陈亮
四十岁后,我的头发似乎变白了许多,加上中年发福,显得苍老了。
我有洁癖,对于倏忽而至的衰老,自然抵制不已。想我20多岁的时候,面貌清新、头发黢黑,哪里想得到自己也会有头发斑白的一天?
和周遭的人一对比,亲戚都说我身体发福、头发变白,不是一种好现象。前者说明营养过剩,后者则说明时光无情。
作为自由撰稿人,母亲经常说我用脑过度,或者闭门造车、冥思苦想造成了白发。
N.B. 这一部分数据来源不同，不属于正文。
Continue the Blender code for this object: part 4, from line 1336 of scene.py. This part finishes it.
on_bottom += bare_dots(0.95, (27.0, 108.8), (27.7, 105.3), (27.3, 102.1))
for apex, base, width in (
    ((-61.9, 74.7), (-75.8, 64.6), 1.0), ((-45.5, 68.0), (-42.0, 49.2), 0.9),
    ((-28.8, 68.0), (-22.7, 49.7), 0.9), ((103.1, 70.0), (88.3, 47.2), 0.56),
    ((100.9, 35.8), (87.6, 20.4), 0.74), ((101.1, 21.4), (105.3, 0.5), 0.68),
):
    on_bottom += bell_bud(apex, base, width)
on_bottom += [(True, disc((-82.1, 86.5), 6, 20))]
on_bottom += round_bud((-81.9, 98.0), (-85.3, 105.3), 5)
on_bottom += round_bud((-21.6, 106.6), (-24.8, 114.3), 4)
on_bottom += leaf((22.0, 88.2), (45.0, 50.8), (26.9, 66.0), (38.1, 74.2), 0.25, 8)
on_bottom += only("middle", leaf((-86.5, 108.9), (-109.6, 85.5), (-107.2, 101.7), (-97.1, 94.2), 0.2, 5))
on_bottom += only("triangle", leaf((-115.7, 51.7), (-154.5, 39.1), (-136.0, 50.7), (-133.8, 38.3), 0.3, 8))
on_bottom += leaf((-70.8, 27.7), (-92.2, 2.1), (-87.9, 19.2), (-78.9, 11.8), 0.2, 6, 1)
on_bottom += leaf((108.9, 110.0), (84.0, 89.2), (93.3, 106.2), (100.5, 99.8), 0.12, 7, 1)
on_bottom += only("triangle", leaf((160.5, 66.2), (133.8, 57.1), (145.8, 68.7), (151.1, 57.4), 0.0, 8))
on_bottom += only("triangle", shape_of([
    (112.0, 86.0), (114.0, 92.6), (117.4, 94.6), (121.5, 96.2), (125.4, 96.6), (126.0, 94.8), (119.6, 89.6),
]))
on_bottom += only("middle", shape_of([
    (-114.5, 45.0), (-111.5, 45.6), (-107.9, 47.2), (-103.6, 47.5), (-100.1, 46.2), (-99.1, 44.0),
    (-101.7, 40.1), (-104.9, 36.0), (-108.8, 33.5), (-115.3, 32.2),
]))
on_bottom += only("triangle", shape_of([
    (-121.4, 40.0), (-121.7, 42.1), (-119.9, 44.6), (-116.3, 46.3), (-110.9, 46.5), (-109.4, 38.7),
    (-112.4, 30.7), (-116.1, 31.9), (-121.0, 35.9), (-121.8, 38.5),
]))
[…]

我不得而知,但母亲的话十有八九说到了点子上。一直认为无忧无愁的我,其实是拜倒在了码字的“石榴裙”下。虽然我知道:青春一去不复返,也是人生的常态,不必自暴自弃、锱铢必较。但也有些许破罐破摔的自卑。
老早就有理发店的小妹,建议我焗个油。当时就想到了染发,专业名词就叫焗油。但是,每次看到那些染发焗油的老太太或女子,在头上插满筷子再接上电,在圆形顶罩下蒸汽腾腾,那种样子颇有点褴褛之嫌,自己也逐渐打消了焗油的想法。
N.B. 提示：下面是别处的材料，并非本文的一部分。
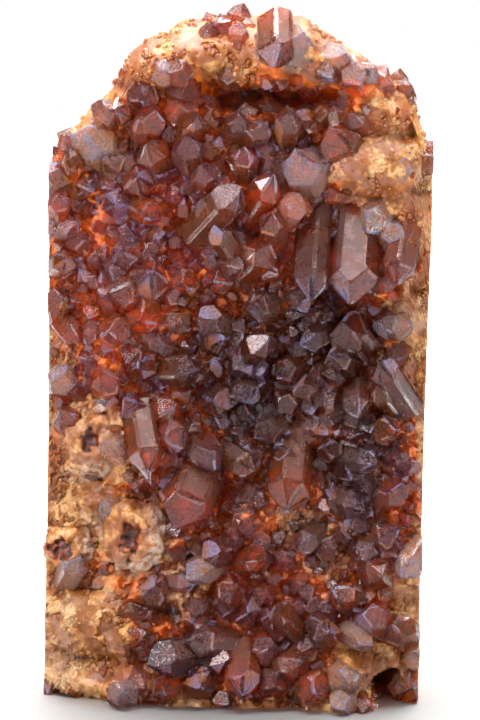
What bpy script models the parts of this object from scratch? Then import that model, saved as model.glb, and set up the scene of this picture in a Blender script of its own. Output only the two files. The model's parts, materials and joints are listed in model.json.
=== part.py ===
"""Raw citrine: a slab of massive quartz whose whole front is a druse of quartz points.

The piece stands upright on a sawn base. Its two sides are sawn as well, its top is a broken arch, and its
back is rough. The druse faces -Y. Lengths in the tables are millimetres, and M turns them into metres.
"""

import math
import random

import bmesh
import bpy
import numpy as np
from mathutils import Matrix, Vector, noise

M = 0.001

# Driving dimensions, in millimetres.
HEIGHT = 160.0
LEFT_SAW_X = -45.4
RIGHT_SAW_X = 42.6
SAW_LEAN = 0.022
BACK_AT_BASE = 28.6
BACK_AT_TOP = 17.0
CREST_Y = 5.0
# The body is made this much too large on three sides before the saw cuts.
OVERCUT = 4.0

# Rows of points up the body's front. The back has one for every BACK_STEP of them, both up and across.
ROWS = 23
BACK_STEP = 3

# Slope of quartz's six end faces: the normal of each stands this far from the crystal's long axis.
END_FACE_ANGLE = math.radians(51.8)
# How far each side face stands from the axis, and each end face from the tip, in radii. Three of the six end
# faces are large, because they are cut deeper, and the other three are small.
SIDE_FACE = (0.82, 1.08)
LARGE_END_FACE = (-0.12, 0.0)
SMALL_END_FACE = (-0.07, 0.28)
# Each crystal is sunk this deep in the body. The whole druse stands DRUSE_LIFT further out than its tables
# say, every width in them is multiplied by GIRTH and every lean by LEAN.
ROOT = 7.0
DRUSE_LIFT = 1.6
GIRTH = 0.9
LEAN = 1.5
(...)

母亲,也是在花甲之年,满头白发斑白,但只要有重要事件或出远门,都要在前一天到理发店染发。有一天,大姐一家到我家玩耍,母亲看见大姐夫有少许白发,信誓旦旦地咨询,“我给你染发,好不?”大姐夫是公务员,平时忙碌,哪里有心思染发焗油。在母亲的三寸不烂之舌下,母亲像一名有模有样的染发师,左右开弓,在大姐夫头上梳出黑道大哥的模样,帅气、霸气油然而生。大姐夫幽默,“您给我染发,我是要付钱的!”“要钱?那你去理发店好了!”对于母亲的嗔怪,大姐夫感动得起鸡皮疙瘩。因为在给他染发之前,母亲还从未给任何人染过。我们都知道,母亲不可能自己给自己染发。大姐夫的先例,让我羡慕嫉妒恨。母亲难道没有观察过我的头发不是比您女婿的头发还白吗?
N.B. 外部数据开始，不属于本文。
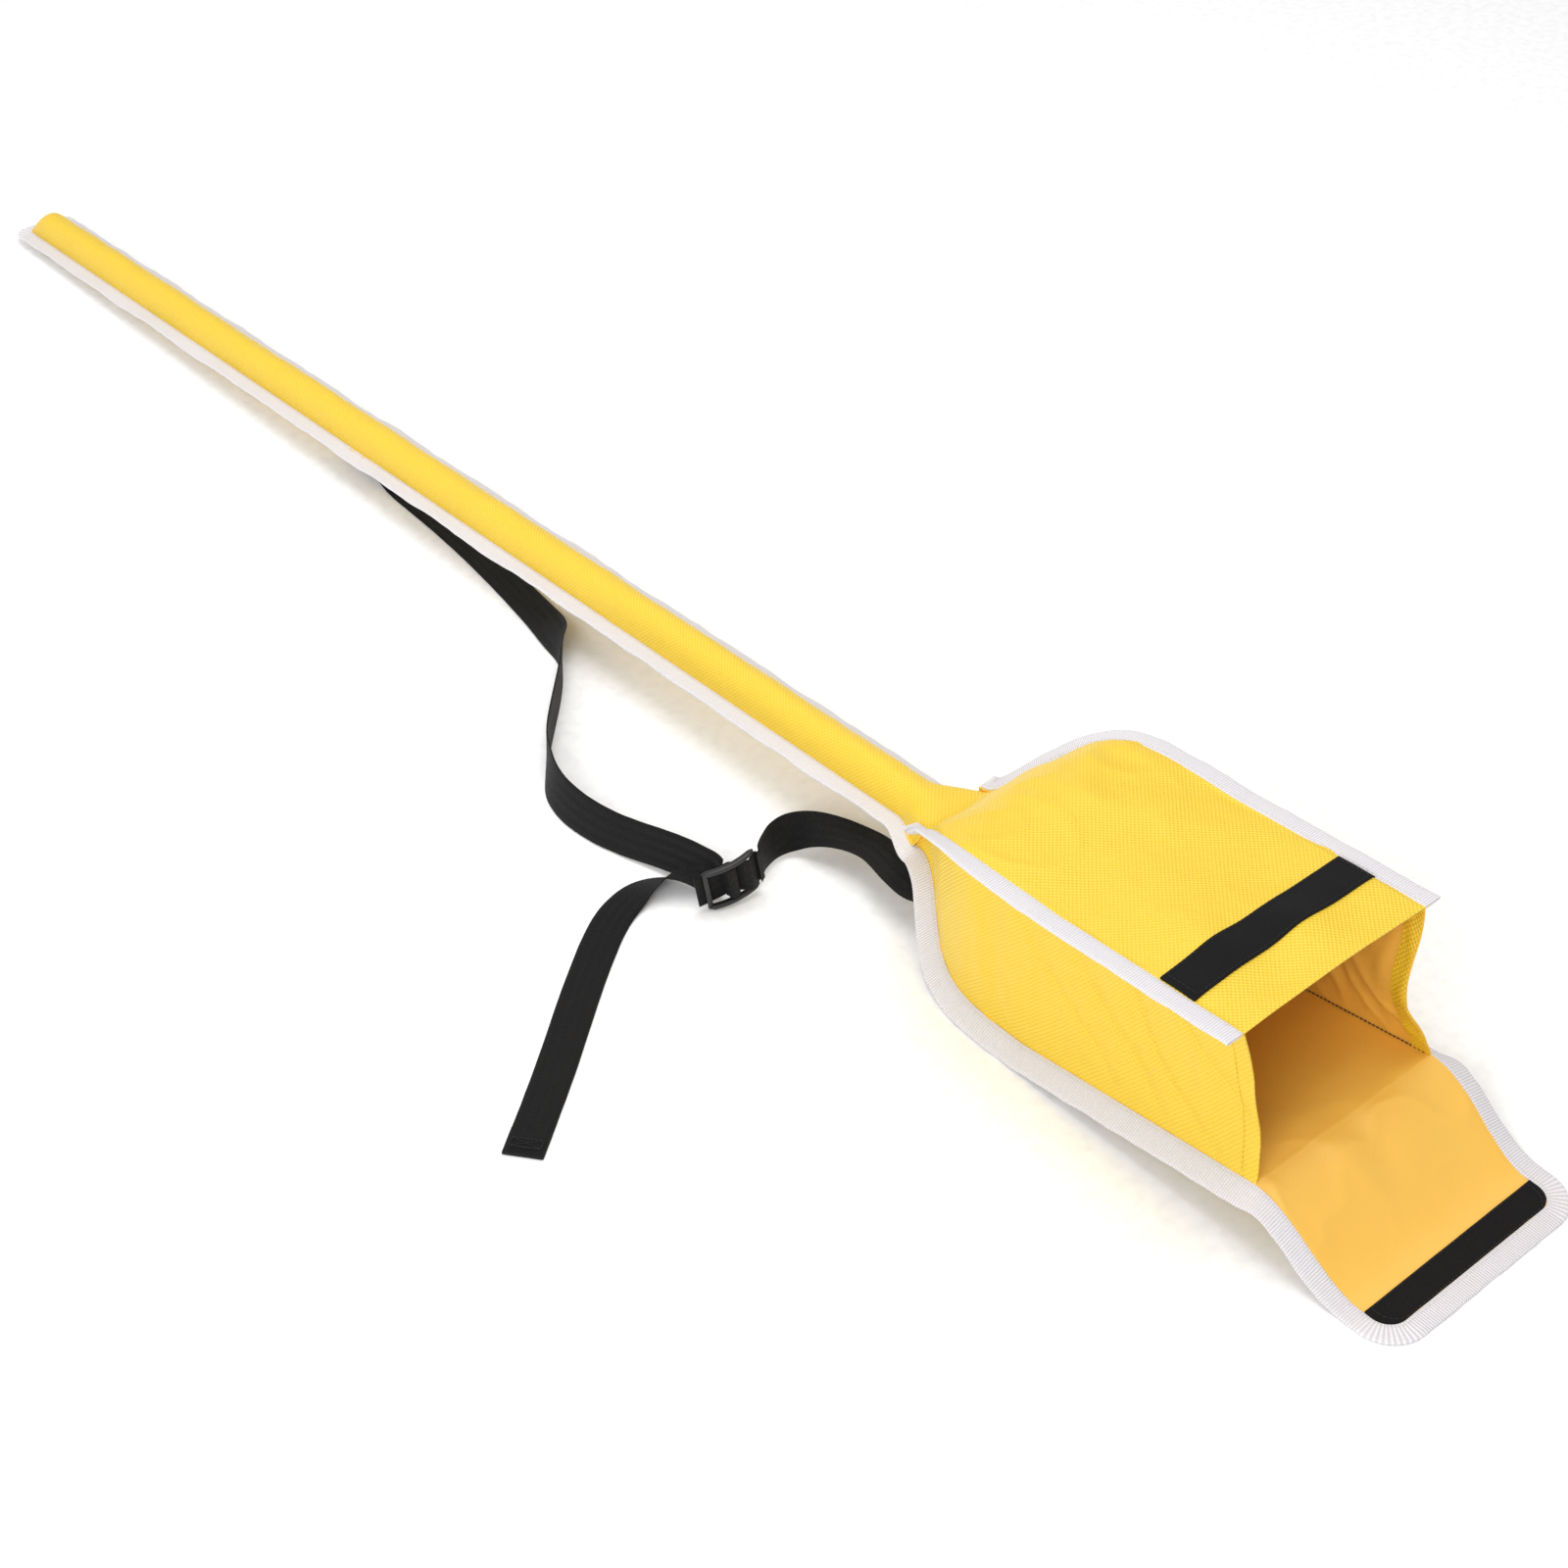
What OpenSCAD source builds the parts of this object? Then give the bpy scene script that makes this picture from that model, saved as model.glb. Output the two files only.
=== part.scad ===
// Soft carrying case for a pole with a folded head: a long padded sleeve that opens into a box pouch.
// The case lies on its back panel. +X runs from the sleeve tip to the mouth, +Y to the far side, +Z up.
// The origin is on the surface below the middle of the case's length.

/* [Pouch] */
// Width of the pouch between its side seams
pouch_w = 150; // [140:1:170]
// Height of the mouth from the back panel to the front panel
mouth_h = 99; // [96:1:105]
// Distance that the front panel's mouth edge is set back from the back panel's
mouth_lean = 21; // [15:1:25]
// Length of the pouch from the mouth fold to the neck
pouch_len = 321; // [310:1:340]
// Height of the mouth fold above the surface
mouth_z = 36; // [34:0.5:40]
// Height of the back panel above the surface at its shoulders
shoulder_z = 10.6; // [10:0.1:12]
// Width of the neck where the pouch meets the sleeve
neck_w = 54; // [50:1:60]

/* [Sleeve] */
// Length of the sleeve from the neck to its closed tip
sleeve_len = 1190; // [1100:5:1250]
// Width of the sleeve between its seams
sleeve_w = 30; // [28:1:32]
// Height of the sleeve's front above its seams
sleeve_crown = 21; // [18:0.5:22]
// Depth of the sleeve's back below its seams
sleeve_belly = 6.5; // [5:0.5:6.5]
// Height of the seams above the surface at the tip
tip_z = 8; // [8:0.5:10]
// Height of the seams above the surface at the neck
neck_z = 45; // [42:1:48]

/* [Flap] */
// Reach of the open flap from the mouth fold to the end of its binding
flap_reach = 112; // [108:1:120]
// Place of the flap's second fold, measured from the mouth fold
flap_fold = 50; // [48:1:52]
// Reach at which the open flap meets the surface
flap_touch = 80; // [76:1:84]
// Corner radius of the flap's end
flap_corner_r = 26; // [20:1:30]

/* [Fabric and tapes] */
// Thickness of the coated fabric with its hems
fabric_t = 1.2; // [1:0.1:1.4]
// Visible width of the binding tape
bind_w = 13; // [11:0.5:14]
// Thickness of a bound seam
bind_t = 2.4; // [2:0.1:2.6]
// Width of the seam flange and binding along the sleeve
sleeve_bind_w = 16; // [14:0.5:17]
// Width of the hook strip and of the loop strip
tape_w = 25; // [20:1:25]
// Thickness of the hook strip and of the loop strip
tape_t = 1.6; // [1.2:0.1:1.8]
// Distance of the loop strip from the mouth edge of the front panel
loop_setback = 35; // [30:1:40]

/* [Strap] */
// Width of the webbing
web_w = 25; // [24:0.5:26]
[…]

不过,是我多虑了。当我正在感慨母亲偏心的时候,母亲对我说,“你的头发也白了,有空我给你染染。”“真的,太好了!我等这一天很久了!”后一句大概是我发自肺腑的“腹语”。周末,母亲实现了她的诺言,她拿出染发剂染发膏,加水搅拌,像梳刘海一样,在我的头上摩挲穿行。我感觉到母亲的手,是那样的温柔而铿锵有力,它抚摸着我的发髻,也抚慰着一颗驿动的心。
染完我的头发,母亲又去给父亲染。父亲本来就是接近于聪明“绝顶”,这会儿有些不屑。父亲说,本来就有些秃头,染什么发?母亲乐得咯吱咯吱,你头上除了“地中海”,不是还有“平原”吗?就强势地给父亲染发,比起给我染发的时间,是来也匆匆去也匆匆,不带走一片云彩。父亲发现自己的额头出现了一片黑色的印迹,于是颇为喜剧地对母亲说,“我这儿的印迹,洗不洗得掉啊?洗不掉不就成了‘胎记’吗?”母亲又被逗乐了,因为按她的经验,不可能洗不掉,抑或正彰显了她的大大咧咧、乐观开朗的性格。
母亲为大姐夫、我,还有父亲染发,因了不同的心境,而变得有的放矢。但有一点是一致的,就是母爱的伟大和女性的细腻,它或许只是知足常乐的点滴之功,但足以让你感受到家庭的温馨和一种绝佳的仪式感,隽永而耐人寻味!